In each of these studies, expression variation with respect to one or at most a handful of variables is explored. However, it is likely that in each study multiple sources of EH will act on distinct, but possibly overlapping, sets of genes. Normalization techniques are commonly used to detect and adjust for systematic expression variation due to well-characterized laboratory and technical sources [12
]. However, to date there has been no approach for identifying and accounting for all sources of systematic expression variation, including variation due to unmeasured or unmodeled factors of both biological and technical sources. We show here that biological sources of variation not modeled in the analysis can be just as problematic as technical sources of variation.

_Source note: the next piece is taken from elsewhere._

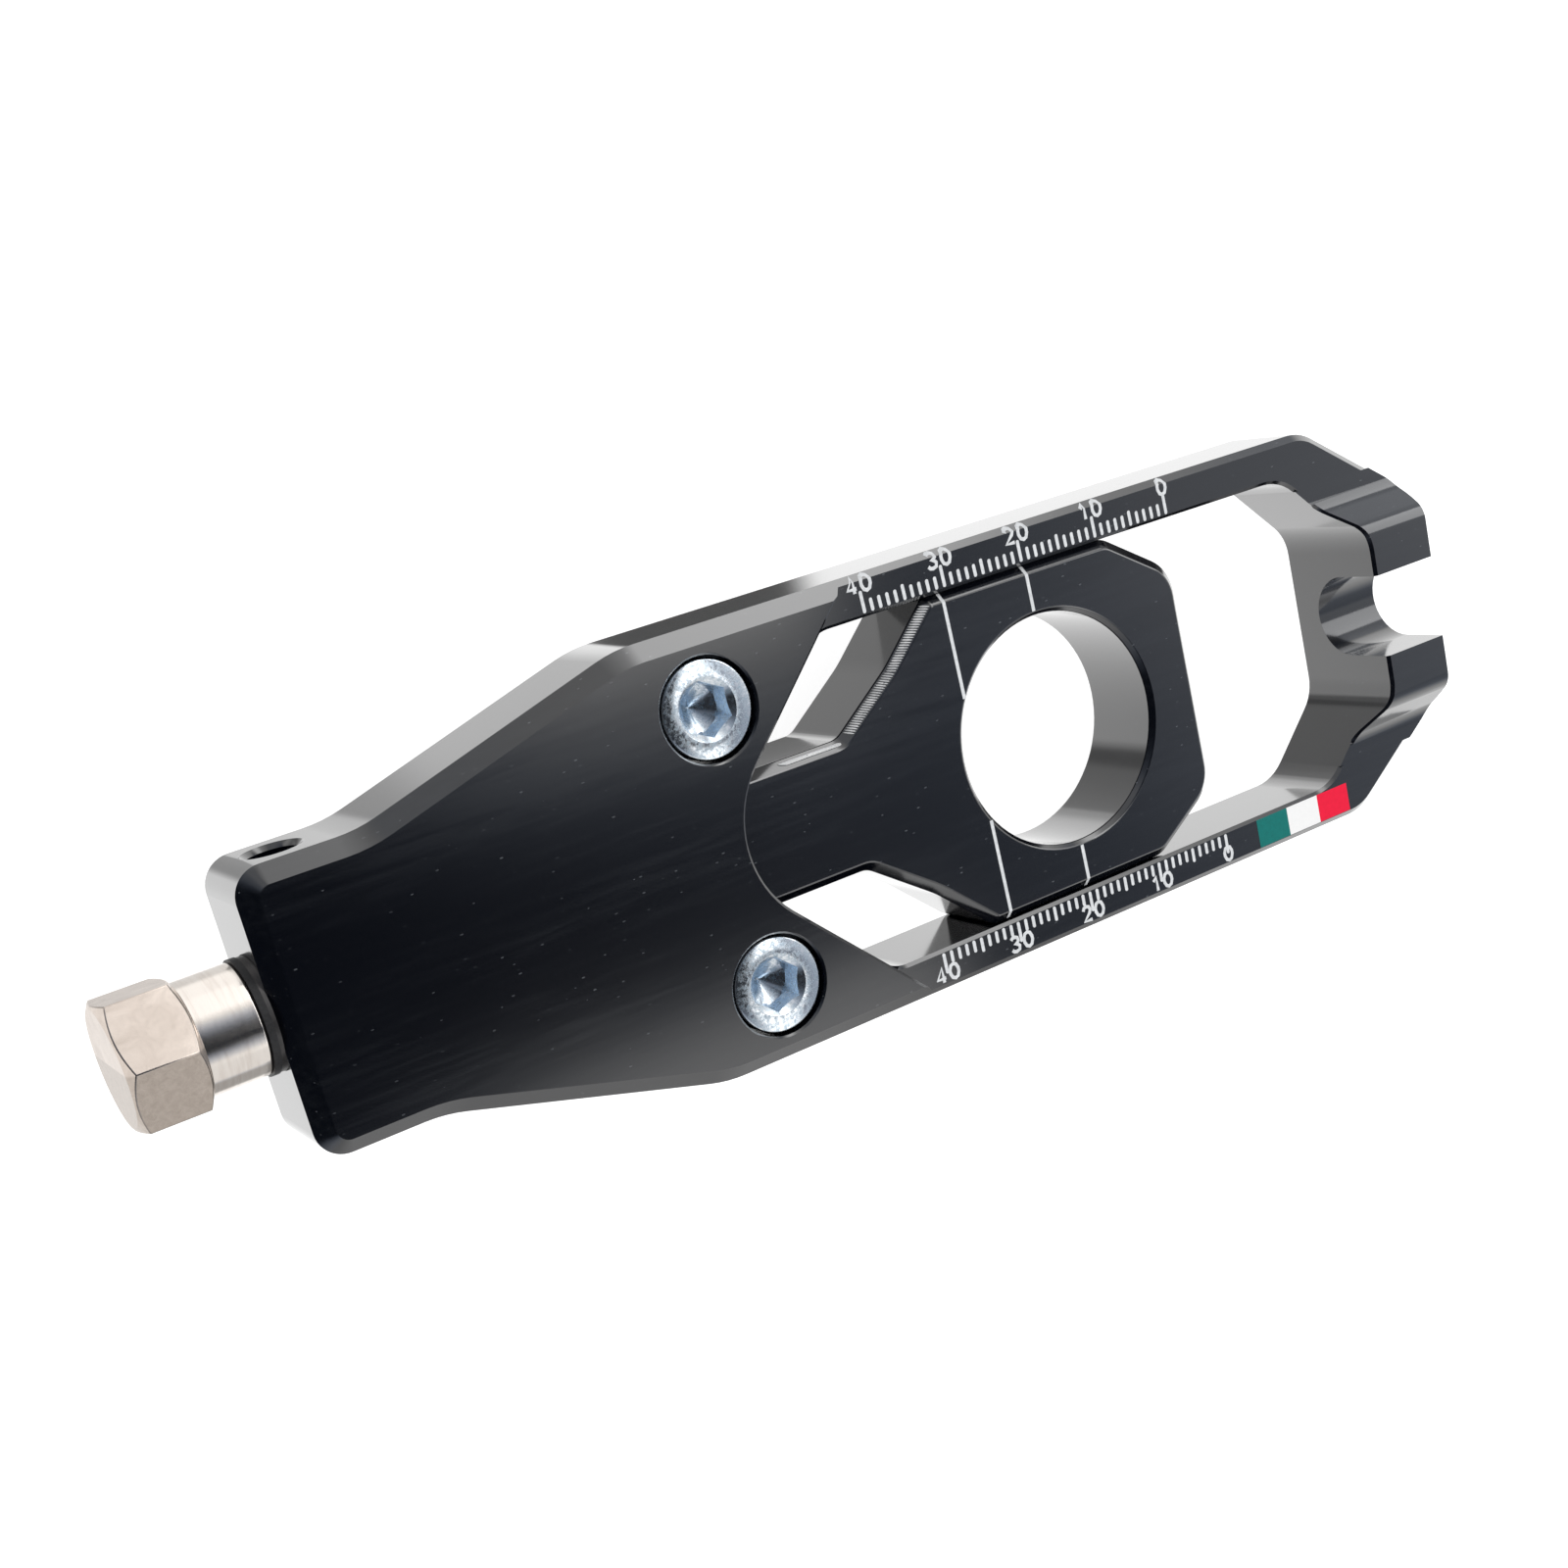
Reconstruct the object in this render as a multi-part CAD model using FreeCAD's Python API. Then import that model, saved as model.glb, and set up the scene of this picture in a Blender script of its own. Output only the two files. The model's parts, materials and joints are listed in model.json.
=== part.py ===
"""Chain adjuster for a motorcycle swingarm, with its adjusting bolt and fixing screws.

A milled aluminium frame is fixed to the swingarm end. The axle slider runs in its window and
carries the rear axle. The slider's neck runs in a tunnel under the frame's housing, where the
captive adjusting bolt is threaded into it: turning the bolt moves the slider along X.

The origin is where the axle bore's axis (Z) meets the bolt's axis (X). X runs from the bolt's
head (-X) to the hook (+X), Y across, and the back of the part that meets the swingarm is -Z.
Millimetres throughout.
"""
import math
import os

import FreeCAD
import Part

# Sizes that several pieces share
BACK_Z = -5.5
RAIL_Z = 5.5
BOLT_R = 4.0
NECK_HALF_WIDTH = 7.0
SCREW_R = 3.0
SCREW_HEAD_R = 5.0

# Clearance all round between a moving or fitted piece and what it fits in
SLIDER_CLEARANCE = 0.05
NECK_CLEARANCE = 0.1
BOLT_CLEARANCE = 0.05
SCREW_CLEARANCE = 0.3

# Plate that the frame is milled from
HOUSING_Z = 6.5
END_X = -89.5
END_HALF_WIDTH = 14.05
END_CORNER_R = 3.0
TAPER_START_X = -77.1
TAPER_END_X = -48.2
TAPER_BLEND_R = 15.0
HALF_WIDTH = 22.4
TOP_BEVEL = 1.7
BACK_BEVEL = 0.7

# Hook end of the frame
HOOK_SIDE_X = 40.7
HOOK_END_X = 53.7
HOOK_END_HALF_WIDTH = 13.4
HOOK_SIDE_R = 6.0
HOOK_END_R = 4.5
HOOK_Z = 9.2
HOOK_CREST_HALF_WIDTH = 10.3
HOOK_FOOT_HALF_WIDTH = 13.6
HOOK_CREST_R = 2.6
HOOK_FOOT_R = 2.6
GROOVE_R = 4.7
GROOVE_Z = 3.5

# Window that the slider runs in
WINDOW_APEX_X = -44.7
WINDOW_APEX_R = 10.9
WINDOW_HALF_WIDTH = 18.0
WINDOW_SIDE_R = 4.0
WINDOW_TAPER_R = 6.0
WINDOW_END_X = 44.7
WINDOW_END_HALF_WIDTH = 9.6
WINDOW_END_R = 5.0
RAIL_EDGE_BEVEL = 0.35
HOUSING_EDGE_BEVEL = 0.3
WINDOW_BACK_BEVEL = 0.7

# Tunnel for the neck, milled from the back up to the frame's end wall
END_WALL = 12.0
TUNNEL_END_X = END_X + END_WALL
TUNNEL_HALF_WIDTH = NECK_HALF_WIDTH + NECK_CLEARANCE
TUNNEL_ROOF_Z = RAIL_Z + NECK_CLEARANCE
TUNNEL_CORNER_R = 3.0

# Holes in the housing
BOLT_BORE_R = BOLT_R + BOLT_CLEARANCE
SCREW_X = -40.7
SCREW_Y = 14.4
COUNTERBORE_R = SCREW_HEAD_R + SCREW_CLEARANCE
COUNTERBORE_EDGE_BEVEL = 0.2
SCREW_SEAT_Z = 0.1
SCREW_HOLE_R = SCREW_R + SCREW_CLEARANCE
SIDE_HOLE_X = END_X + 5.7
SIDE_HOLE_R = 2.5
SIDE_HOLE_MOUTH_R = 3.0
SIDE_HOLE_DEPTH = 7.75
DRILL_POINT_ANGLE = 118.0

# Axle slider
SLIDER_END_X = 19.25
SLIDER_END_HALF_WIDTH = 12.45
SLIDER_END_R = 5.0
SLIDER_SHOULDER_X = 10.8
SLIDER_SHOULDER_R = 3.0
SLIDER_HALF_WIDTH = WINDOW_HALF_WIDTH - SLIDER_CLEARANCE
SLIDER_REAR_X = -13.1
SLIDER_REAR_R = 1.5
FLANK_BEND_X = -19.3
FLANK_BEND_Y = 12.25
FLANK_BEND_R = 15.0
NECK_ROOT_X = -26.7
NECK_ROOT_R = 2.5
NECK_END_X = -66.0
NECK_END_R = 2.0
SLIDER_TOP_BEVEL = 1.0
SLIDER_BACK_BEVEL = 0.5
AXLE_BORE_R = 12.5
AXLE_BORE_BEVEL = 0.5
NECK_THREAD_R = BOLT_R + BOLT_CLEARANCE
NECK_THREAD_END_X = -24.0

# Washer and thrust ring, stacked on the bolt against the frame's end
WASHER_R = 5.6
WASHER_THICKNESS = 0.4
THRUST_RING_R = 5.7
THRUST_RING_THICKNESS = 0.7
WASHER_X = END_X - WASHER_THICKNESS
THRUST_RING_X = WASHER_X - THRUST_RING_THICKNESS

# Adjusting bolt, M8 x 1.25, with its collar on the thrust ring
BOLT_TIP_X = -38.0
BOLT_TIP_BEVEL = 0.8
COLLAR_R = 5.5
COLLAR_LENGTH = 5.7
COLLAR_BEVEL = 0.2
HEAD_RIGHT_X = THRUST_RING_X - COLLAR_LENGTH
HEAD_LENGTH = 7.1
HEAD_ACROSS_FLATS = 12.0
HEAD_FACE_R = 5.7
HEAD_BEVEL_ANGLE = 30.0
HEAD_CLOCKING = -4.0

# Clip in the bolt's groove, just inside the frame's end wall
CLIP_GROOVE_X = TUNNEL_END_X + 0.25
CLIP_GROOVE_WIDTH = 0.9
CLIP_GROOVE_R = 3.6
CLIP_THICKNESS = 0.8
CLIP_R = 5.2
CLIP_GAP = 5.0

# Fixing screws, M6 x 12 socket head: a plain grip in the plate, then the thread
SCREW_LENGTH = 12.0
SCREW_THREAD_R = 2.95
SCREW_GRIP_LENGTH = 5.8
SCREW_HEAD_HEIGHT = 6.0
SCREW_HEAD_BEVEL = 0.45
SCREW_TIP_BEVEL = 0.5
SOCKET_ACROSS_FLATS = 5.0
SOCKET_DEPTH = 3.0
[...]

Here, we introduce “surrogate variable analysis” (SVA) to identify, estimate, and utilize the components of EH. shows the effects of failing to account for unmodeled factors in a differential expression analysis, and the potential benefits of the SVA approach. EH causes drastic increases in the variability of the ranking of genes for differential expression (A), distorts the null distribution potentially causing highly conservative or anticonservative significance estimates (B), and reduces the power to distinguish true associations between a measured variable of interest and gene expression (C). However, employing SVA in these studies produces operating characteristics nearly equivalent to what one would obtain with no EH at all.
Impact of Expression Heterogeneity
We apply SVA to three distinct expression studies [7
], where each study contains clear patterns of EH (Figure S1
). These studies represent major classes of gene expression studies performed in practice: genetic dissection of expression variation, differential expression analysis between disease classes, and differential expression over time. We show that SVA is able to accurately identify and estimate the impact of unmodeled factors in each type of study, using only the expression data itself. We further show that SVA improves accuracy and consistency in detecting differential expression. SVA orders the significant gene lists to more accurately and reproducibly reflect the ordering of the genes with respect to their true differential expression signal. SVA is particularly useful in producing reproducible results in microarray studies, because adjusting for surrogate variables reduces differential expression due to sources other than the primary variables. These results indicate that EH is prevalent across a range of studies and that SVA can be used to capture and account for these patterns to improve the characterization of biological signal in expression analyses.